I would strongly question the fact that your training centre deserves its "highly rated" status if it does not encourage people to start training before the age of four months. The time to start training is the minute your dog enters your life. If you had started puppy obedience classes when your dog was younger, you would very probably not be in this situation now. The growling, the bossiness, the snapping - all these things are the result of lack of training. They are not tantrums, they are not the result of him being spoiled, they are not innate temperament issues - they are the result of him not being trained to respect his humans.

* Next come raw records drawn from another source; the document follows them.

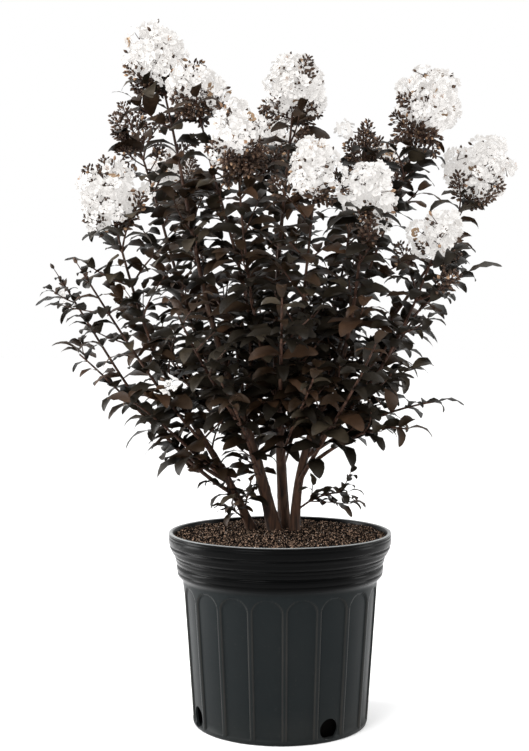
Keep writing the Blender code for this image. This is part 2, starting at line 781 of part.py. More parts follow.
def main():
    """Builds the pot, the clump's limbs and its masses of foliage."""
    clear_scene()
    bark = material("bark", BARK, 0.75)
    foliage = material("foliage", LEAF_COLOUR, 0.45)
    material("blossom", BLOSSOM_COLOUR, 0.80)
    material("buds", BUD_COLOUR, 0.60)
    make_pot(material("pot_plastic", POT_COLOUR, 0.42))
    make_soil(material("potting_mix", SOIL_COLOUR, 0.95))

    stems = {stem.name: stem for stem in STEMS}
    stem_paths = {stem.name: stem_path(stem) for stem in STEMS}
    obstacles = Obstacles()
    cutters = {}
    for stem in STEMS:
        path = stem_paths[stem.name]
        solid = add_object(stem.name, *stem_solid(stem, path), bark)
        shade_round(solid)
        obstacles.add(stem.name, *mesh_parts(solid))
        cutters[stem.name] = add_object(stem.name + "_cutter", *stem_solid(stem, path, JOINT_GAP), bark)

    paths = {leader.name: leader_path(leader, stem_paths) for leader in LEADERS}
    masses = []
    for leader in LEADERS:
        path = paths[leader.name]
        cutter = cutters[leader.stem]
        first = leader.bare
        if leader.bare > 0:
            stretch = (0.0, leader.bare, BOUGH_SIDES, bark)
            bough, _ = make_limb("bough_" + leader.name, path, leader, stems, *stretch, cutter)
            obstacles.add(bough.name, *mesh_parts(bough))
            first = leader.bare + JOINT_GAP / path.length
        stretch = (first, 1.0, TWIG_SIDES, foliage)
        axis, line = make_limb("foliage_" + leader.name, path, leader, stems, *stretch, cutter)
        masses.append(Mass(leader, path, axis, line, obstacles, list(paths.values())))
    for mass in masses:
        mass.grow()
    for mass in masses:
        mass.fuse()
    for cutter in cutters.values():
        bpy.data.objects.remove(cutter)


main()
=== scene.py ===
"""Looks of a potted crape myrtle: fluted nursery pot, bark mix, barked stems, dark leaves and white blossom.

Lengths are metres in the CAD frame: +Z is up, the pot stands on Z = 0 and -Y is the front. Stems, leading
shoots, side shoots and leaves follow the rule of the part's source, carried on here to finer twigs.
"""

from __future__ import annotations

import logging
import math
import random
from bisect import bisect_left
from dataclasses import dataclass, field
from enum import Enum

import bpy
import numpy as np
from mathutils import Matrix, Quaternion, Vector

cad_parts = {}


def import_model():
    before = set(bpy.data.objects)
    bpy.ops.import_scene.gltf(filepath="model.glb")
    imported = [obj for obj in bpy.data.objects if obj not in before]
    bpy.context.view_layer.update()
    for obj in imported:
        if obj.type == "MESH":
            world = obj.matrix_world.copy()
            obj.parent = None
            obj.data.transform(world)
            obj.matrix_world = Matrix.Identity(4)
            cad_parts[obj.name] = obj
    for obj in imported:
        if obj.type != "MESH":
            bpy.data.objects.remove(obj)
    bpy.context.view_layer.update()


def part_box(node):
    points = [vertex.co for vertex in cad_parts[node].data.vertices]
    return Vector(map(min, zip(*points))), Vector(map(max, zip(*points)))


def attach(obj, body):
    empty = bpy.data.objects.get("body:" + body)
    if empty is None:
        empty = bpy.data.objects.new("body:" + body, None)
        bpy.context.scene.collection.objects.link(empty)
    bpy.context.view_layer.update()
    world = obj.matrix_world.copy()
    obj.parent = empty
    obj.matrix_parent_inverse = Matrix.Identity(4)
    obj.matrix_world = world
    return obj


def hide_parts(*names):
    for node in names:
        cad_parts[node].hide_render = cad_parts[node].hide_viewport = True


LOG = logging.getLogger("crape_myrtle")
BODY = "root"
UP = Vector((0, 0, 1))
LEVEL = Vector((1, 1, 0))
MILLIMETRE = 0.001
GOLDEN_ANGLE = math.radians(137.5)

# Rule of growth, as in the part's source
JOINT_GAP = 0.0003
FORK_ANGLE = math.radians(38)
ROOT_CENTRE = Vector((0.0, 0.022, 0.0))
AXIS_TIP_RADIUS = 0.0011
SIDE_SHOOT_LENGTH = 0.078
SIDE_SHOOT_RADIUS = 0.0014
SIDE_SHOOT_LEAN = math.radians(50)
LEAF_LEAN = math.radians(62)
BLOOM_ASPECT = 1.12
BARE_FOOT = 0.045
LINE_POINTS = 33

# What only the looks need
WHITE = (1, 1, 1, 1)
FULL_TURNS = (6.28, 6.28, 6.28)
# Attribute that carries where the painted highlight along the pot's flute edges shows
FLUTE_EDGE_HIGHLIGHT = "edge"
TANGENT_STEP = 0.01
LEAF_TILT = 0.45
LEAF_LEVELLING = Vector((1, 1, 0.40))
STAMEN_SEED = 5
PETAL_PIECES = 3


# Node trees


class Value:
    """A number on its way through a node tree: each Python operator on it adds a Math node."""

    def __init__(self, graph: Graph, socket: bpy.types.NodeSocket) -> None:
        """Wraps an output socket.

        Args:
            graph: the node tree that the socket is in.
            socket: the output that carries the number.
        """
        self.graph = graph
        self.socket = socket

    def __add__(self, other: Value | float) -> Value:
        """The sum."""
        return self.graph.math("ADD", self, other)

    def __sub__(self, other: Value | float) -> Value:
        """The difference."""
        return self.graph.math("SUBTRACT", self, other)

    def __rsub__(self, other: float) -> Value:
        """A number less this value."""
        return self.graph.math("SUBTRACT", other, self)

    def __mul__(self, other: Value | float) -> Value:
        """The product."""
        return self.graph.math("MULTIPLY", self, other)

    def __truediv__(self, other: Value | float) -> Value:
        """The quotient."""
        return self.graph.math("DIVIDE", self, other)

    def __pow__(self, other: Value | float) -> Value:
        """The power."""
        return self.graph.math("POWER", self, other)

    def __abs__(self) -> Value:
        """The size without its sign."""
        return self.graph.math("ABSOLUTE", self)

    __radd__ = __add__


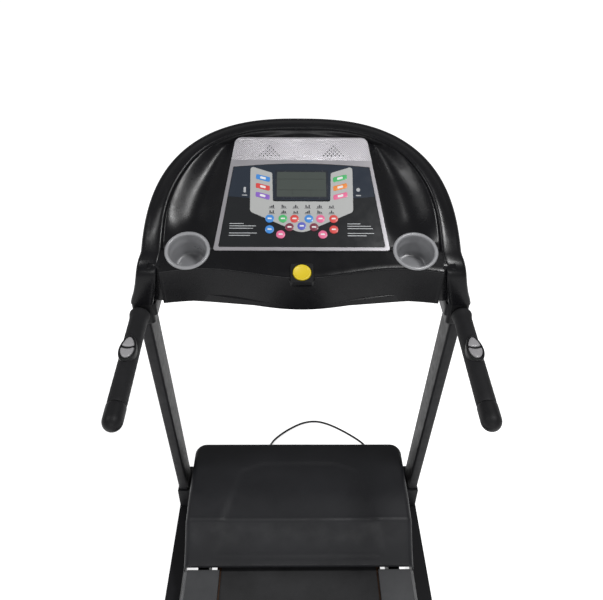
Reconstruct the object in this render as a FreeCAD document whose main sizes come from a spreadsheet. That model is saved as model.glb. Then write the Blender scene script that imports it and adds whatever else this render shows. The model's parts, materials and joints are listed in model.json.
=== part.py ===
"""Folding home treadmill: base with uprights and console, and a deck with motor that folds up on a gas strut.

Frame: +Z up, +Y is the runner's forward direction, +X to the runner's right, origin on the floor under the
middle of the machine's length and width, without the mains lead. The base and deck are drawn evenly about a
base line; the console reaches further forward, so finish() moves every sub-part back by middle_line.
All lengths are millimetres. Every size comes from the Spec spreadsheet.
"""
import FreeCAD, Part
import Sketcher
import math
import os

os.makedirs("parts", exist_ok=True)
document = FreeCAD.newDocument("Treadmill")
V = FreeCAD.Vector

DIMENSIONS = {
    # the middle of the overall length, console included, seen from the drawing's base line
    "middle_line": 60.3,
    # overall places along Y
    "front_end": 785, "rear_end": -785, "upright_line": 660, "pivot_line": 700, "pivot_height": 110,
    # base frame
    "rail_centre": 349, "rail_width": 40, "rail_bottom": 12, "rail_height": 50, "base_rear": 220,
    "tube_wall": 2, "plate": 6, "pivot_radius": 6, "axle_radius": 4, "wheel_setback": 29, "wheel_rise": 14,
    "wheel_radius": 24.6, "strut_pin_radius": 5,
    # uprights and console placing
    "upright_width": 27, "upright_depth": 70, "upright_lean": 5, "upright_top": 936, "upright_level": 300,
    "panel_line": 594.3, "panel_height": 1047.35, "panel_tilt": 31, "apron_tilt": 22,
    "shell_wall": 3, "dome_half_width": 338.5, "dome_length": 338, "dome_power": 2.55,
    # cup holders and safety key
    "cup_place": 238.5, "cup_line": 595.2, "cup_height": 1047.8, "cup_rim": 47.6, "cup_mouth": 39,
    "cup_floor": 33, "cup_depth": 57, "key_line": 544, "key_height": 1026.9, "key_radius": 18.8,
    # handrails
    "handrail_place": 348, "handrail_height": 914, "handrail_line": 557, "handrail_droop": 5,
    "handrail_length": 296, "tube_radius": 15, "grip_radius": 19.3, "pod_line": 433, "pod_width": 34,
    "pod_length": 72,
    # deck
    "frame_inner": 245, "frame_tube": 30, "frame_bottom": 82, "frame_top": 146, "belt_half_width": 210,
    "belt_thickness": 2, "board_top": 150, "board_thickness": 18, "board_half_width": 222,
    "roller_radius": 23, "roller_half_length": 220, "roller_height": 127, "front_roller_line": 460,
    "rear_roller_line": -735, "shaft_radius": 7.5, "rail_outer": 308, "rail_top": 166, "cap_line": -733,
    # drive
    "motor_line": 610, "motor_height": 152, "motor_radius": 46, "roller_pulley": 40, "motor_pulley": 14,
    "flywheel_radius": 50, "hood_front": 720, "hood_rear": 375, "hood_top": 262, "hood_bottom": 130,
    "hood_half_width": 310.6, "hood_wall": 3,
    # strut
    "strut_base_line": 660, "strut_base_height": 56, "strut_deck_line": 325, "strut_deck_height": 60,
    "strut_radius": 11, "strut_rod_radius": 5, "strut_tie_bottom": 88, "strut_tie_depth": 12,
    # mains switch
    "rocker_setback": 27, "rocker_height": 91, "trunnion_radius": 1.6,
    # running fits
    "fit": 0.05, "gap": 0.3,
}


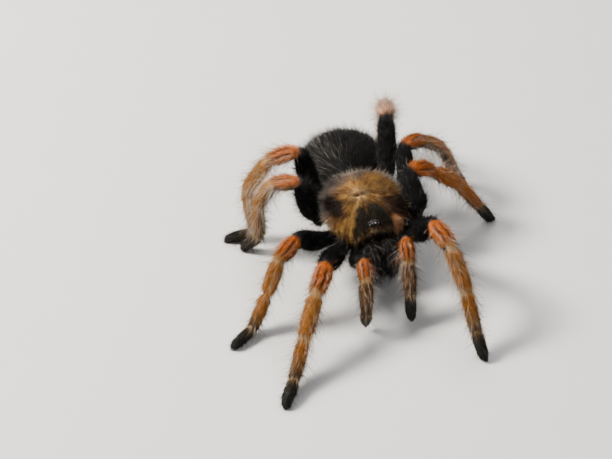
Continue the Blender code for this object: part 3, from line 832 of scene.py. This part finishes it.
def skin_colour(points):
    """The marking under every point of the skin."""
    found = REGIONS.find(points)
    colour = plain_dark(points)
    upper = REGIONS.mask(found, "carapace")
    colour[upper] = carapace_colour(points[upper])
    for name, limb in LIMB_LINES.items():
        mine = REGIONS.mask(found, name)
        _, place, around = limb.locate(points[mine])
        colour[mine] = limb_colour(name, place, around, points[mine])
    return colour


# ---------------------------------------------------------------- coat

class Scatter:
    """Even random picking of places on the skin."""

    def __init__(self, mesh):
        self.points, self.faces, self.normals = mesh_arrays(mesh)
        self.areas = np.linalg.norm(face_crosses(self.points, self.faces), axis=1) / 2
        self.found = REGIONS.find(self.points[self.faces].mean(1))

    def pick(self, words, per_mm2, draw, keep=None):
        """Roots and normals on the named nodes, at a density, thinned by keep."""
        faces = np.flatnonzero(REGIONS.mask(self.found, *words))
        areas = self.areas[faces]
        count = int(areas.sum() * per_mm2)
        chosen = faces[draw.choice(len(faces), count, p=areas / areas.sum())]
        first, second = draw.random(count), draw.random(count)
        over = first + second > 1
        first[over], second[over] = 1 - first[over], 1 - second[over]
        shares = np.stack([1 - first - second, first, second], 1)[..., None]
        corners = self.faces[chosen]
        roots = (self.points[corners] * shares).sum(1)
        normals = unit((self.normals[corners] * shares).sum(1))
        if keep is not None:
            kept = draw.random(count) < keep(roots)
            roots, normals = roots[kept], normals[kept]
        return roots, normals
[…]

In the meantime, until you've sorted this out, I'd make a couple of suggestions. First, keep your children away from him. When he starts respecting you, you will then have to teach him to respect your children too. Second, you say you have another puppy now - please start training with it now, right away, to avoid having two bossy dogs in the house. If your current training school won't help you with this, find one that will. Third, as others have said, your dog shouldn't have couch privileges or bed privileges or anything else. For sleeping, put a crate in your room and have him sleep in it. For the living room, buy a cushion, find a place for it and have your dog lie on it, instead of getting on the furniture. Fourth, when you're with the dog in the house, have him wear a leash and use it to control him if he gets into a situation where you need to take control. If he growls, don't give him what he wants, use the leash to take him to the crate.

Best of luck. These are issues that can be dealt with through training, especially as your dog seems to have a nice basic temperament. He's just out of control and needs structure. However, the issues do need to be addressed proactively - they won't go away on their own. If you don't address them, they will get worse.